The temple of Assur and the king’s palace there form, as is usual, a sort of royal quarter of the city, and stand together at one edge of the great mound. They look out over the plain to the “summer temple,” whither the images of the gods were solemnly conveyed every year, when the heat became too much for their comfort in their regular residence. This was a great portico or enclosed garden rather than a temple, and was apparently stone built, which is a rarity in this land.

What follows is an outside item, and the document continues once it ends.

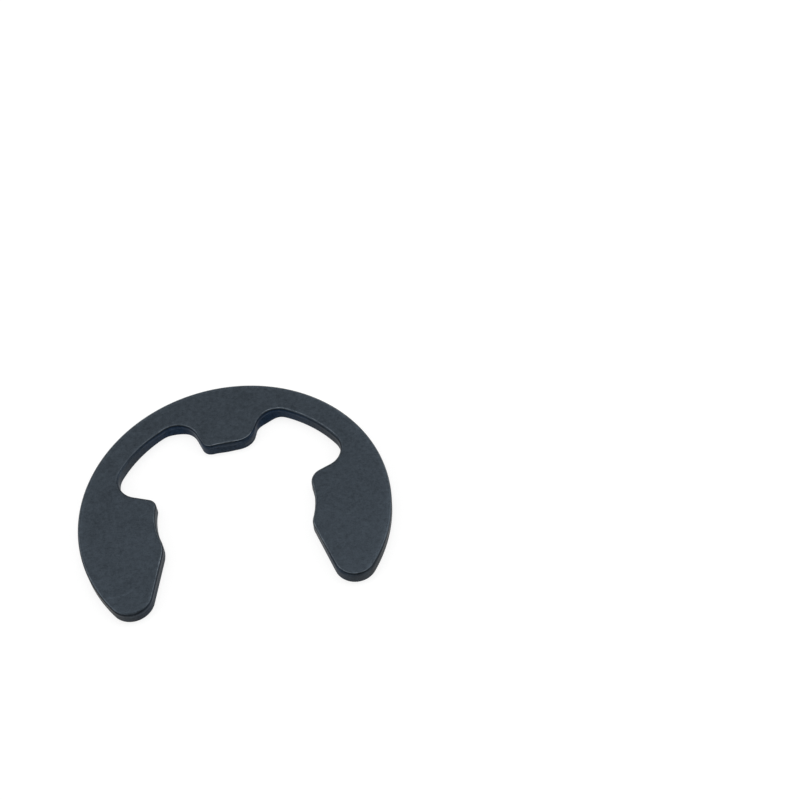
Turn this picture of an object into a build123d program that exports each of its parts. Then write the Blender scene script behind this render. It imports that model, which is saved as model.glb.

Perhaps the most striking feature of the excavations, after the great temple itself, is what the excavators call “the Oriental Pompeii.” This is the old town, of date similar to the palace; and therefore going back to about 1000 B.C., though it was inhabited long after the fall of the Assyrian Empire. It is interesting to see how, in every detail of the planning of the houses, the arrangements common in Mosul to-day reproduce this early period. Perhaps the streets in the older city are rather better paved and drained than in the modern one, but that is almost the only difference. We will allow, however, that some progress has been made in such a matter as the disposal of the bodies of the dead. Good folk in Mosul are more than a little casual about this as it is; but they do have graveyards. Their ancestors in Assur put the dead under the floors of the living rooms, and often with scarce six inches between the top of the great pot that served as coffin and the level of the room. They may, as suggested, have sealed up that particular room of [{347}]the house; yet even so——!

Bidding farewell to our hospitable hosts we drifted on down stream, shooting in the process a few very mild rapids. The behaviour of a keleg in such places is perhaps a little startling to a nervous person; though as a matter of fact its safety lies in its eccentricity. Being composed of nothing but a multitude of separate skins, tied onto a very flexible frame, it twists and wriggles and “hogs and sags” in a manner most bewildering to the stranger on it, though it always comes out well into smooth water at the end. It is however, somewhat startling to be awakened at night by what seems a most unusually complicated earthquake.